[START]

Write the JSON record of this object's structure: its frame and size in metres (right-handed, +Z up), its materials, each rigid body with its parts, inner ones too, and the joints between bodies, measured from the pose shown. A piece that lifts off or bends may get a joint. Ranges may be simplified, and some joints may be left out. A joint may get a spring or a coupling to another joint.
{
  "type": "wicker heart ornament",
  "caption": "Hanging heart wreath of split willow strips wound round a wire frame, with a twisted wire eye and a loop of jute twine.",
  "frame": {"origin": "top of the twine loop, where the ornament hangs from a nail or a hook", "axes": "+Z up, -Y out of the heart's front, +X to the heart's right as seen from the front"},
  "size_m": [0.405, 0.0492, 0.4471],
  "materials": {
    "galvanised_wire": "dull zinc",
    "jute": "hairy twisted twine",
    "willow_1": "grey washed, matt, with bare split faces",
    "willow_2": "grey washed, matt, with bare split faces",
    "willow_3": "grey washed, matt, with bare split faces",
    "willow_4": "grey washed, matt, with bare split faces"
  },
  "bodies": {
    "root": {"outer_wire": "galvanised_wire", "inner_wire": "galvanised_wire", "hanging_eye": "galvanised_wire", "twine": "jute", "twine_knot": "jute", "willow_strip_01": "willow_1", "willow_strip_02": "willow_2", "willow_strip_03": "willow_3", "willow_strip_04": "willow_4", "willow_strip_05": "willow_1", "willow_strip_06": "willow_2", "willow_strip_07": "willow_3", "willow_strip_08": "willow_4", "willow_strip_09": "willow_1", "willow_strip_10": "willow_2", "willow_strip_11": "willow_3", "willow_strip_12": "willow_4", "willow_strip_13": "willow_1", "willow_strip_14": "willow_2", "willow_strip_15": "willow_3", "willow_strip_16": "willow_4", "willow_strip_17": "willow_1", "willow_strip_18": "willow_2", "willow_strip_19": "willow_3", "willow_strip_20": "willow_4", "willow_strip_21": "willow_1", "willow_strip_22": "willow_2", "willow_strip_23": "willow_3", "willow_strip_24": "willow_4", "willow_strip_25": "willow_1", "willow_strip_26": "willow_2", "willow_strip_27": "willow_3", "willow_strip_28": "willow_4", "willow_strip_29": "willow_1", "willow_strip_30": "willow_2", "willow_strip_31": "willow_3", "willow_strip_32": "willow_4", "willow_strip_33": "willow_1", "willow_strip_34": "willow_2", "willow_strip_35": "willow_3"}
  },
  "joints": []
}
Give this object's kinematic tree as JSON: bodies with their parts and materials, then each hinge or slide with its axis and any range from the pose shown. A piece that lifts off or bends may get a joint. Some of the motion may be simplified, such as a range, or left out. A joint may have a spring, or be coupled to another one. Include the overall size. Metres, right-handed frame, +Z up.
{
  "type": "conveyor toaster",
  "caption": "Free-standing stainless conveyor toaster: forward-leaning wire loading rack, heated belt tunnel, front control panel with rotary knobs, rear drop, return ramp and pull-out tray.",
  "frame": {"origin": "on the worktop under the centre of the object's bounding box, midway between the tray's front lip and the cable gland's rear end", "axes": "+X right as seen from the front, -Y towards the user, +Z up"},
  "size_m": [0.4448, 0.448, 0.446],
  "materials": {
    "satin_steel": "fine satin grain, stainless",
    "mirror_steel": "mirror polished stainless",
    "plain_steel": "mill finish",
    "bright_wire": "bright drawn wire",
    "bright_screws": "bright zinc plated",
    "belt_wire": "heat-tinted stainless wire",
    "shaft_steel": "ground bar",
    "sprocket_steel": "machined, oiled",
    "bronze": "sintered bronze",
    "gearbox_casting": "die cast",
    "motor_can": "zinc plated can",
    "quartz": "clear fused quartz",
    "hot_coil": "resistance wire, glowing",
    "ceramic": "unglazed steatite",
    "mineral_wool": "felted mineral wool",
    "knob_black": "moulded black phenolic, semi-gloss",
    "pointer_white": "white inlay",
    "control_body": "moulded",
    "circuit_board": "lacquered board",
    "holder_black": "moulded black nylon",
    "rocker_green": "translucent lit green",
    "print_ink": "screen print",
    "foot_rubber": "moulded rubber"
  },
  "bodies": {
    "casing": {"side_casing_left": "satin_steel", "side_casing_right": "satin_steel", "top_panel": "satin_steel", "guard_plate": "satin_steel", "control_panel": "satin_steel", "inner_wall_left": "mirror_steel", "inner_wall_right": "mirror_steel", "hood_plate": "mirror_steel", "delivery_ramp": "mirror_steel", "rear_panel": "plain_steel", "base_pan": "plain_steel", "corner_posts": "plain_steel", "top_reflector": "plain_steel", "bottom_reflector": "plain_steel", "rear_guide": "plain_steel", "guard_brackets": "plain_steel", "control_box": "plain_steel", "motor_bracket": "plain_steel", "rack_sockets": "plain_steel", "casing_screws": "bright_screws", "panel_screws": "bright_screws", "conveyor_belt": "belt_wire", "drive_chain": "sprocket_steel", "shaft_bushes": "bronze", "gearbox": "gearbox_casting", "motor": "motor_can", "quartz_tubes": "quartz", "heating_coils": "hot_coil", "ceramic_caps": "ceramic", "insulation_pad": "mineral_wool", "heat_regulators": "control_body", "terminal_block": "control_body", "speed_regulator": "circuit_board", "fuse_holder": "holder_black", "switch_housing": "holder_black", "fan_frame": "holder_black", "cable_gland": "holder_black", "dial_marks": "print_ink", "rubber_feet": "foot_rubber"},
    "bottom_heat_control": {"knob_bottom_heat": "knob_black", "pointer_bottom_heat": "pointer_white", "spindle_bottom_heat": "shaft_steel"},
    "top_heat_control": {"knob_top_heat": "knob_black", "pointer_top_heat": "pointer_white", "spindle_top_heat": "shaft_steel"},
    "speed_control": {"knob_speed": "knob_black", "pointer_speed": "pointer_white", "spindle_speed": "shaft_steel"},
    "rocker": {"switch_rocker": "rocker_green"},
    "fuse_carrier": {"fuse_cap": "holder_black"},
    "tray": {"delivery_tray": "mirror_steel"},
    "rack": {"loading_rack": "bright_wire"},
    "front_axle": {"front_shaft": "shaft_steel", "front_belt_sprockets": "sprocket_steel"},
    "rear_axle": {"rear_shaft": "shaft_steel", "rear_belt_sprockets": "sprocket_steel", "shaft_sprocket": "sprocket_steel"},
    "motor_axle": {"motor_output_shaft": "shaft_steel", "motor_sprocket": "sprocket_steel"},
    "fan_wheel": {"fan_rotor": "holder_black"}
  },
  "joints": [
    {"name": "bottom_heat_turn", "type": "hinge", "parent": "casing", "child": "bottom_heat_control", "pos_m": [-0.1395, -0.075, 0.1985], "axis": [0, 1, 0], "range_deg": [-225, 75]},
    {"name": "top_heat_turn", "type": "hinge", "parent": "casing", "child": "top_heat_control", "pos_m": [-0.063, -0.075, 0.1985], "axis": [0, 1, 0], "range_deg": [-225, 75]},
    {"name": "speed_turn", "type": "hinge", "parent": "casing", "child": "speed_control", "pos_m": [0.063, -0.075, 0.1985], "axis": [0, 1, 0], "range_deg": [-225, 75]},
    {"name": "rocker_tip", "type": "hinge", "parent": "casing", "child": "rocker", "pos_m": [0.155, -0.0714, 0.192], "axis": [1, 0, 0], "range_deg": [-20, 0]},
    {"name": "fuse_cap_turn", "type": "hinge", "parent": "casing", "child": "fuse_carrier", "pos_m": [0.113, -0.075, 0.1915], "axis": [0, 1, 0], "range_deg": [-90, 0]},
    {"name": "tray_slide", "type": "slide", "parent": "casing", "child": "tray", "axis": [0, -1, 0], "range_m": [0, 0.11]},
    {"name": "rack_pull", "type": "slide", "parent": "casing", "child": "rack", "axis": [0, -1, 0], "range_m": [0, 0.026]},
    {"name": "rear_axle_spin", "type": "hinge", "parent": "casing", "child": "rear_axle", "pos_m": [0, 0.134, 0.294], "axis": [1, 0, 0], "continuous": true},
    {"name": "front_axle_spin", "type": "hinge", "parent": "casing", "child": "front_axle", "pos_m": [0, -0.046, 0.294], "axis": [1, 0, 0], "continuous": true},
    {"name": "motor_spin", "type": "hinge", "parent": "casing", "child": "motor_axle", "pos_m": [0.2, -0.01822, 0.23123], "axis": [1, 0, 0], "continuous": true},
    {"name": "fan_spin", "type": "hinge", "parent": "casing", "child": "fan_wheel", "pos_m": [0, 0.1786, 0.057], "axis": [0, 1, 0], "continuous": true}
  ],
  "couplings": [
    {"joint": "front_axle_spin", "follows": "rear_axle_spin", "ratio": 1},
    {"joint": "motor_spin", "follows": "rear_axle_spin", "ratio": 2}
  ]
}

[END]

## What to do
Find the word "this" and list each line it appears in.

## Task solution
Write the JSON record of this object's structure: its frame and size in metres (right-handed, +Z up), its materials, each rigid body with its parts, inner ones too, and the joints between bodies, measured from the pose shown. A piece that lifts off or bends may get a joint. Ranges may be simplified, and some joints may be left out. A joint may get a spring or a coupling to another joint.
Give this object's kinematic tree as JSON: bodies with their parts and materials, then each hinge or slide with its axis and any range from the pose shown. A piece that lifts off or bends may get a joint. Some of the motion may be simplified, such as a range, or left out. A joint may have a spring, or be coupled to another one. Include the overall size. Metres, right-handed frame, +Z up.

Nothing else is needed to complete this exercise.